In England though the professional nature of central contracts awarded after winning the World Cup in 2014 was hailed as an important step forward in the long term journey towards equality in sport.

It was to herald France reportedly following suit after this year’s tournament and in time the hope was always that players attracted to play the game at an early age through seeing the achievement of great players would have an opportunity to make a living from the very top end of the sport in the same way as their brothers.

There were sixteen full-time contracts for players at the very top of the game, 16 more part time covering the costs of lost earnings and attendance at camps and 16 more again geared towards the sevens game.

Now though the first two are to be cancelled.

This will reportedly be reversed again in the next cycle ahead of the 2021 Women’s Rugby World Cup, but not until after next year’s World Cup in the USA and the Olympics in Tokyo.

Current players have held their counsel, concerned rightly with performance in two weeks time but those around them have expressed their views. Maggie Alphonsi who captained the team to victory in Paris three years ago has described the decision as “disappointing” and various MP’s have come out against it as well.

Arguments have rolled around on social media that “Women don’t deserve it because there is more interest and more money in the Men’s game.”

But how do you break the cycle in sport so that the two are treated as different games but with equal respect and equal opportunity?  It’s a basic principle of a civilised society that we value all our people equally.  Why should sport be given a pass?

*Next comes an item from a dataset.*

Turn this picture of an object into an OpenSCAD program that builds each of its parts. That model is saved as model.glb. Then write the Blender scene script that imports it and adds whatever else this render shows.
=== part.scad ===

This is not a question of a differential in payment, it is the principal of any payment.  England is riding the crest of a wave in Women’s sport at present.  The soccer team is competing at the Euro 2017 Championship, the Cricket team won the World Cup in dramatic and highly public fashion on Sunday.  An English woman made it to the semi finals of Wimbledon for the first time since 1977 and earned more in doing so than Andy Murray who was knocked out at the Quarter Final stage.

We need to stand up for the right of our daughters, wives, sisters and friends to see sport as being for them in every way.  It’s not good enough to say it will take time and use that as an excuse for not acting now.

It will be interesting to see if there is a reaction to this from RFU sponsor O2 whose logo is emblazoned across both the Men’s and Women’s shirts.

Sport has the capacity to make our lives more special.  It’s highs leave lasting memories.  But when it treats its players like this it can be a dark place indeed.